In my last post, How to make yourself fall out of love, I mentioned my tendency to devalue those who treat me well and idealize those who treat me poorly. It’s something I’ve done over and over again throughout my life with little awareness.
But after writing that line, it stuck with me all week. I wondered why that was.
If I feel hurt, I will express rage. I may attempt to counter-control, counter-manipulate or straight up fight. But inside, there’s this nagging feeling that says I must deserve this. I am lower than. My opinions count less. My feelings count less.
Having no empathy means having none for myself either.
I think the person doing this to me is better. I obsess over why they would hurt me. Why I’m unworthy of their love or respect. I want to understand them, and understand why I didn’t measure up. I assume their feelings are valid, but question my own and search constantly for outside validation that tells me I am not defective. Only no amount of outside validation is ever enough.
Am I stupid? Am I ugly? Fat? Wrong? Do I have terrible taste in music? Not interesting enough? What is it? Why was I unworthy? What could I have done differently to make them love me?
Why do I do this to myself? What am I, some sort of masochist?
Well, apparently, yes. And apparently, all narcissists are. In my search, I found this abstract of a larger piece, Narcissism and masochism. The narcissistic-masochistic character:
“Developmentally and clinically, narcissistic and masochistic pathology are so intertwined that their theoretic and clinical unraveling requires specific attention to their linkage and the predictable forms of response to interpretation.
It is therefore useful to think of the narcissistic-masochistic character as a clinical entity. In this condition, pathologic narcissistic tendencies are unconscious vehicles for attaining masochistic disappointment and masochistic injuries are an affirmation of distorted narcissistic fantasies.”
The eternal victimhood of narcissists suddenly makes so much sense.
I have been getting narcissistic supply from ruminating and obsessing over past hurts. I replay the pain over and over again, dissecting every aspect of it. Going over every detail with a fine tooth comb, looking for anything I may have missed that could explain how I failed. Rinse and repeat.
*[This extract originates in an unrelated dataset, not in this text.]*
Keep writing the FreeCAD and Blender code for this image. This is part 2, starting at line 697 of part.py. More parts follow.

I search for any slight—real or perceived—to latch on to and continue the dynamic, if only in my head.
I initially had trouble understanding the Borderline urge to self-harm. But I self-harm emotionally, by obsessing over past hurts and humiliations, and by devaluing myself.
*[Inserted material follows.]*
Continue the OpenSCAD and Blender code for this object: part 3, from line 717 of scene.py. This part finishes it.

No one remains to hurt me, so now I do it myself. With memories and a never ending series of questions I will never get answers to.
It won’t hurt anymore if I’d just stop caring. But I can’t stop myself from caring. In this way I’ve become my own abuser. The pain would have been long over by now, only I won’t let it be.
Sexually my fantasies often revolve around degradation and situations where I am controlled, humiliated, used, and where consent straddles the line. This is not an all-the-time thing for me. But every so often I play out these fantasies in my head and am satisfied by the mistreatment.
Self-compassion is one of the first things my therapist began suggesting to me when I started therapy. It’s something I try to remind myself of, but it’s the hardest thing for me to do. Harder than any of the DBT skills I’ve learned so far. Harder than learning to feel empathy for others.
Aiden reminds me often. He says, “Are you being kind to yourself today?” That always makes me smile and reminds me to give myself some credit. I guess hearing that someone else thinks I am worthy of compassion is still more powerful than me telling myself.
I hope that’s not always the case.
I have noticed that the more emotionally connected I feel to Aiden, the less I fantasize sexually about being hurt.
I am learning to allow myself to be pleasured. Actual intimacy. It takes a level of vulnerability that before now, I’ve never allowed myself to experience. It’s like an entire erotic world has been opened up to me, that I guess I never believed I had a right to.
Maybe feeling more connected to myself emotionally can help me stop the emotional turmoil I put myself through.